Records
· · · · ·

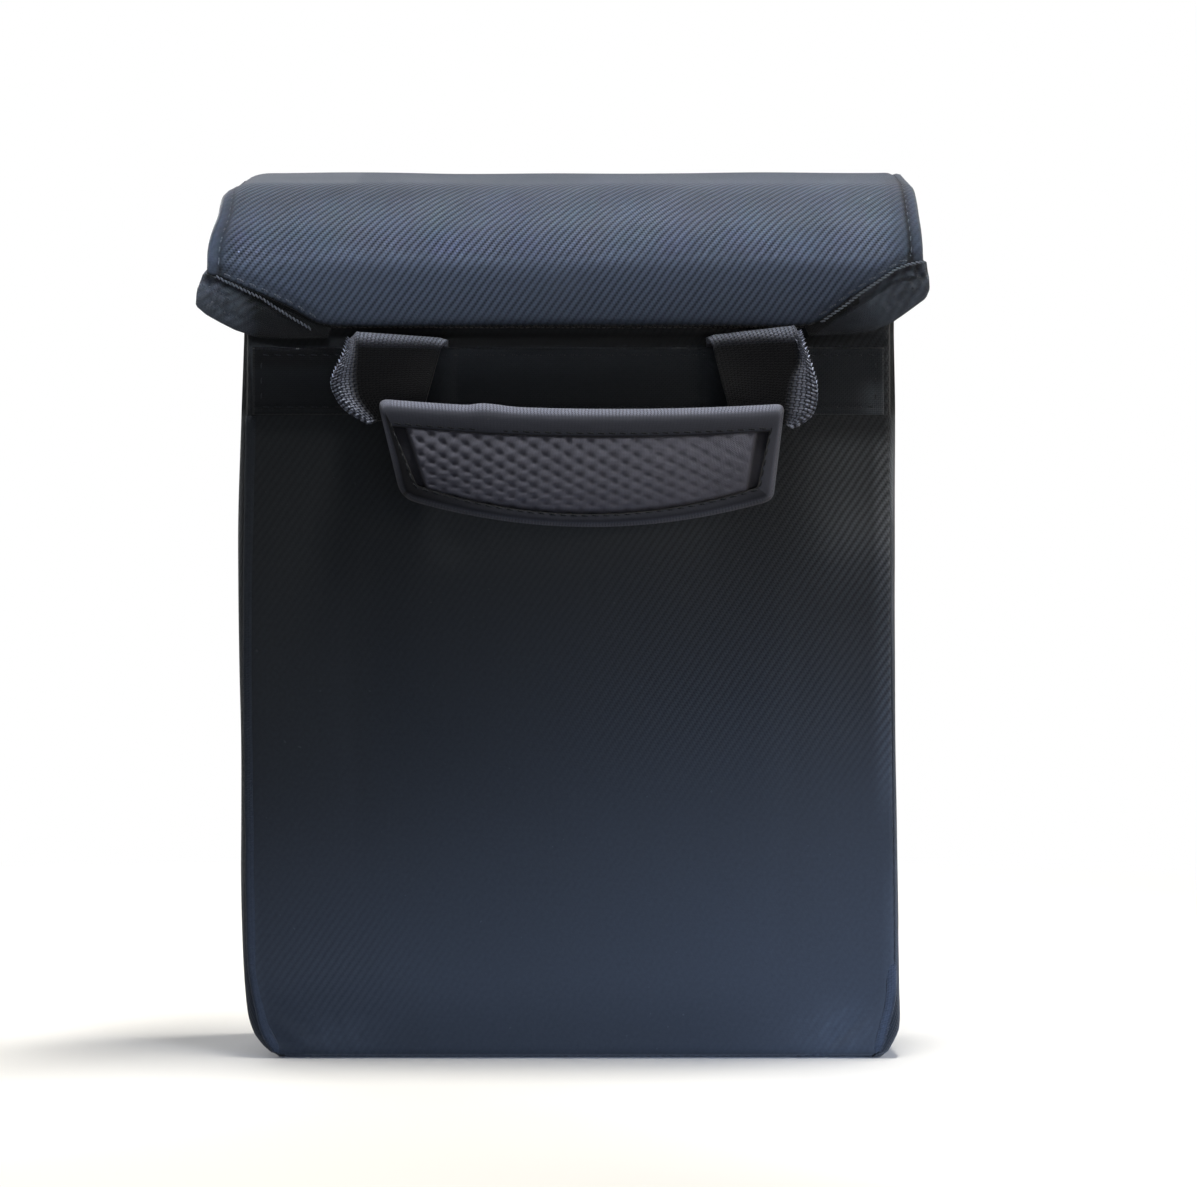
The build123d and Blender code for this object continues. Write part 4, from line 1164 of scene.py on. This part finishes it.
def makeBinding():
    loops = [gripLoop(inset) for inset, y, rub in bindingSection]
    count, last = len(loops[0]), len(bindingSection) - 1

    def at(a, b):
        index, row = int(round(a * count)) % count, int(round(b * last))
        return (index, row, loops[row][index], *bindingSection[row])

    def place(a, b):
        index, row, point, inset, y, wearAndLightLevel = at(a, b)
        z = point.y
        y += gripFront
        if index < gripSides:
            past = point.x - bindingOverlap["x"]
            over = bindingOverlap["out"] * smooth(past, -0.4, 0.4) * fade(past, 2, bindingOverlap["fade"])
            z += over * smooth(8 - inset, 4, 7)
            y -= 0.4 * over * (row < 8)
        y += 0.10 * ripple(point.x, point.y, 0.25, 55.0) * (row in range(2, 8)) + gripLean(z)
        return (point.x, y, z)

    def rub(a, b):
        index, row, point, inset, y, wearAndLightLevel = at(a, b)
        if index < gripSides + 3 or index > count - 5:          # the top, with its section's painted highlight
            return 0.5 * wearAndLightLevel
        # painted shade along the lower edge, low at both ends and on the left side
        onLow, onLeft = lowStart - 4 < index < lowStart + gripSides + 4, index > lowStart + gripSides + 2
        shade = 0.13 * onLow + 0.12 * smooth(abs(point.x - gripMiddle), 38, 54) * fade(point.y, 152, 160)
        shade += 0.16 * fade(point.x - gripMiddle, -50, -10) * (onLow or onLeft) * fade(point.y, 156, 166)
        shade += onLeft * (0.3 * smooth(inset, 3.0, 4.6) + 0.16 * fade(point.y, 156, 176))
        return min(wearAndLightLevel, 0.2) - shade
    bm = bmesh.new()
    addGrid(bm, count, last, place, (300, 22), rub=rub, blur=lambda a, b: 0.85 * fade(at(a, b)[-1], 0.05, 0.6))
    bmesh.ops.remove_doubles(bm, verts=bm.verts, dist=0.002 * mm)
    ring = finishPiece(bm, "gripBinding", "bindingTape", 0.6)
    addModifier(ring, "smooth", "SUBSURF", levels=1, render_levels=1)
    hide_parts("grip_top_binding", "grip_bottom_binding", "grip_left_binding", "grip_right_binding")
    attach(ring, "handle")


spacer = dict(pitchX=6.2, pitchZ=2.45, closing=0.45, holeX=1.2, holeZ=1.4, deep=0.75, knob=0.22, crown=1.3,
              channel=1.8, wide=102, tall=27)


def gripSheet(inset):
    # a map over the face inside the binding
    edge = gripLoop(inset, rounding=0.0)
    topRow, lowRow = edge[:gripSides], edge[lowStart:lowStart + gripSides][::-1]

    def across(row, share):
        at = share * (len(row) - 1)
        low = min(int(at), len(row) - 2)
        return row[low].lerp(row[low + 1], at - low)

    return lambda a, b: across(lowRow, a).lerp(across(topRow, a), b)


def makeMesh():
    face = gripSheet(6.4)

    def look(a, b):
        # the place, and its painted shade: holes shaded on one side, knobs a little paler, shade in the side
        # channels and under the binding's edges; rows of holes close up towards the lower edge, with knobs
        # between them
        x, z = face(a, b)
        fromSide = min(a, 1 - a) * spacer["wide"]
        fromLow, fromTop = b * spacer["tall"], (1 - b) * spacer["tall"]
        height = face(a, 1).y - face(a, 0).y
        v = (1 - b) * height / spacer["pitchZ"] * (1 + spacer["closing"] * (1 - b)) + 0.35
        squeeze = 1 / (1 + 2 * spacer["closing"] * (1 - b))
        row = floor(v)
        u = x / spacer["pitchX"] + 0.5 * (row % 2)
        du, dv = (u - floor(u) - 0.5) * spacer["pitchX"], (v - row - 0.5) * spacer["pitchZ"] * squeeze
        turn, tall = 0.35 * dv - du, spacer["holeZ"] * squeeze
        strength = 0.21 + 0.3 * smooth(-x, -50, 10) + 0.25 * smooth(-x, 0, 40) + 0.2 * smooth(b, 0.8, 0.95)
        strength *= smooth(fromSide, 3.8, 5.4)
        hole = strength * fade(hypot(turn / spacer["holeX"], dv / tall), 0.1, 1.25)
        knob = strength * fade(hypot((spacer["pitchX"] / 2 - abs(du)) / 2.2, dv / (1.5 * squeeze)), 0.0, 1.0)
        shaded = strength * fade(hypot((turn + 0.35) / spacer["holeX"], (dv - 0.2) / tall), 0.1, 1.25)
        crown = spacer["crown"] * sin(pi * min(max(b, 0), 1)) ** 0.55 + 0.15 * ripple(x, z, 0.12, 51.0)
        channel = spacer["channel"] * fade(fromSide, 3.4, 5.0)
        tuck = 0.8 * fade(fromTop, 1.0, 2.6) + 1.2 * fade(fromLow, 0.6, 2.8)
        y = gripFront + 0.55 - crown + spacer["deep"] * hole - spacer["knob"] * knob + max(channel, tuck)
        dark = 0.13 * shaded - 0.05 * knob + 0.24 * fade(fromSide, 3.6, 4.8)
        dark += 0.2 * fade(fromTop, 1.4, 2.6) + 0.2 * fade(fromLow, 1.0, 2.6)
        return (x, min(y, gripFront + 2.2) + gripLean(z), z), -min(dark, 0.3)

    pad = makeSheet("gripSpacerMesh", 340, 110, lambda a, b: look(a, b)[0], (spacer["wide"], spacer["tall"]),
                    "spacerMesh", 0.7, start=(0, 600), rub=lambda a, b: look(a, b)[1])
    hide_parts("grip_mesh")
    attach(pad, "handle")


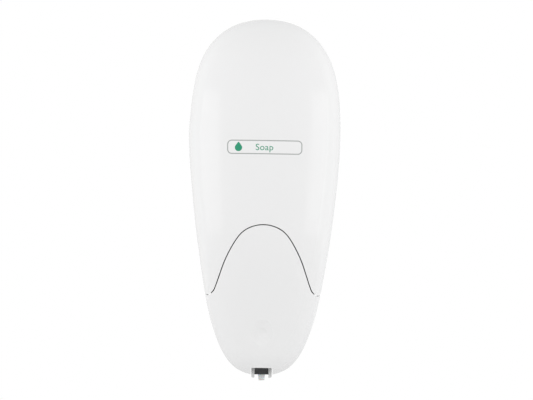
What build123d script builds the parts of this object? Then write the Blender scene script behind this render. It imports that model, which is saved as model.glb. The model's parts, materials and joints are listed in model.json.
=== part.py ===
from build123d import *
import os
from math import atan2, cos, hypot, pi, sin, sqrt

# Wall mounted soap dispenser with a press panel.
# Frame: origin on the wall at the middle of the body, +Z up, +X right, the front faces -Y.
# "depth" is the distance out from the wall, so a point at depth d has y = -d. Millimetres.

os.makedirs("parts", exist_ok=True)

# ---------------------------------------------------------------- driving dimensions
WIDTH = 125.0                # widest part of the body
HEIGHT = 291.0               # body from top to bottom
DEPTH = 115.5                # deepest point of the front, from the wall
WALL = 2.5                   # moulded wall of cover and panel
RIM_RADIUS = 24.0            # round between the front and the sides
DRAFT = 0.03                 # how much the sides lean in per millimetre of depth
SEAM_GAP = 0.8               # gap between cover and press panel
REAR_GAP = 1.0               # cover's rear edge to the wall
PART_CLEARANCE = 0.5         # between pieces that move past each other
RUNNING_CLEARANCE = 0.05     # radial, pin in a bearing

PLATE_THICK = 3.0            # back plate
PLATE_RIM_DEPTH = 7.5        # how far its rim stands off the wall
PLATE_RIM_WALL = 2.0
PLATE_GAP = 2.0              # back plate rim inside the cover's wall
BOTTOM_GAP = 3.3             # extra room at the bottom, where the pressed panel rises
MOUNT_SPACING_X = 60.0
MOUNT_SPACING_Z = 180.0
MOUNT_HOLE_D = 5.0
POCKET_DEPTH = 1.0           # lightening pocket in the plate's rear face

HINGE_DEPTH = 9.0            # cover hinge axis
HINGE_Z = -HEIGHT / 2 + 7.3
HINGE_PIN_D = 4.0
HINGE_EYE_R = 3.6
EAR_INNER = 10.0             # back plate ears, half spans in x
EAR_OUTER = 14.5
EYE_GAP = 0.9
EYE_WIDTH = 5.0

SEAM_PEAK_Z = -21.8          # top of the bell-shaped seam
SEAM_DROP = 57.0             # peak to the horizontal part
SEAM_HALF = 44.0             # half width where the seam turns horizontal
DIMPLE_Z = -108.0
DIMPLE_D = 22.0
DIMPLE_DEPTH = 1.3
DIMPLE_HEART_D = 12.0
DIMPLE_HEART_DEPTH = 0.6

LABEL_Z = 40.0
LABEL_LENGTH = 64.0
LABEL_HEIGHT = 15.0
LABEL_CORNER = 4.5
LABEL_THICK = 0.2

SKIRT_DEPTHS = (10.0, 32.0)  # inner frame, from and to
SKIRT_GAP = 2.2              # inner frame inside the cover's wall
SKIRT_WALL = 2.0
FRAME_TOP_Z = 0.0
BRIDGE_DEPTH = 14.0          # rear face of the frame's bottom bridge

PANEL_PIVOT_DEPTH = 45.0
PANEL_PIVOT_Z = -12.0
PIVOT_PIN_D = 5.0
PIVOT_ARM_X = (45.5, 50.5)   # panel arm at the pivot
CHEEK_X = (51.0, 52.6)       # inner frame cheek beside it

PUMP_DEPTH = 55.0            # pump axis
STEM_D = 9.0
CYLINDER_D = 22.0
CYLINDER_BORE = 18.0
CYLINDER_Z = (-109.0, -75.0)
CYLINDER_END = 3.0
COLLAR_D = 34.0
COLLAR_Z = (-75.0, -58.0)
NECK_D = 26.0
FLANGE_D = 18.0
FLANGE_Z = (-122.0, -119.5)
NOZZLE_D = 8.5
NOZZLE_TIP_D = 4.6
NOZZLE_Z = (-148.0, -124.0)
PISTON_Z = (-96.0, -92.0)

LEVER_DEPTH = 30.0           # bell crank pivot
LEVER_Z = -118.0
LEVER_PIN_D = 5.0
CRANK_RISE = 26.0            # pivot to where the panel pushes
LIP_R = 2.0
LIP_GAP = 0.3
CRANK_HALF = 4.0
RIB_X = (17.0, 19.0)         # presser ribs of the panel yoke
FORK_X = (12.0, 15.5)
CRANK_X = (14.0, 19.0)
BRACKET_X = (20.0, 23.0)
SHELF_THICK = 4.0
SHROUD_HALF = 8.2            # white surround of the nozzle
SHROUD_OPENING = 5.65
SHROUD_DEPTHS = (60.5, 63.0)
SHROUD_TOP_Z = -137.5
NOTCH_CLEARANCE = 0.65
GUARD_THICK = 0.8            # drip guard behind the surround
GUARD_HALF = 7.0

LOCK_DEPTH = 35.0
LOCK_FLANGE_D = 21.0
LOCK_SLEEVE_D = 18.0
LOCK_PLUG_D = 12.0
LOCK_TOP_Z = 144.8
CAM_Z = 122.0
CAM_REACH = 24.0
CAM_THICK = 2.0
KEEPER_DEPTHS = (15.0, 18.0)

SCREW_SHANK_D = 3.0
NOTCH_HALF = SHROUD_HALF + NOTCH_CLEARANCE
NOTCH_TOP_Z = SHROUD_TOP_Z + 0.9
BOTTOM_Z = -HEIGHT / 2


EGG_SPANS = 8                # curve spans in each half of the outline
OUTWARD = (0, -1, 0)         # away from the wall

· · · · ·

What is needed:
Copy every line of the records above that contains "Blender".

The solution:
The build123d and Blender code for this object continues. Write part 4, from line 1164 of scene.py on. This part finishes it.
What build123d script builds the parts of this object? Then write the Blender scene script behind this render. It imports that model, which is saved as model.glb. The model's parts, materials and joints are listed in model.json.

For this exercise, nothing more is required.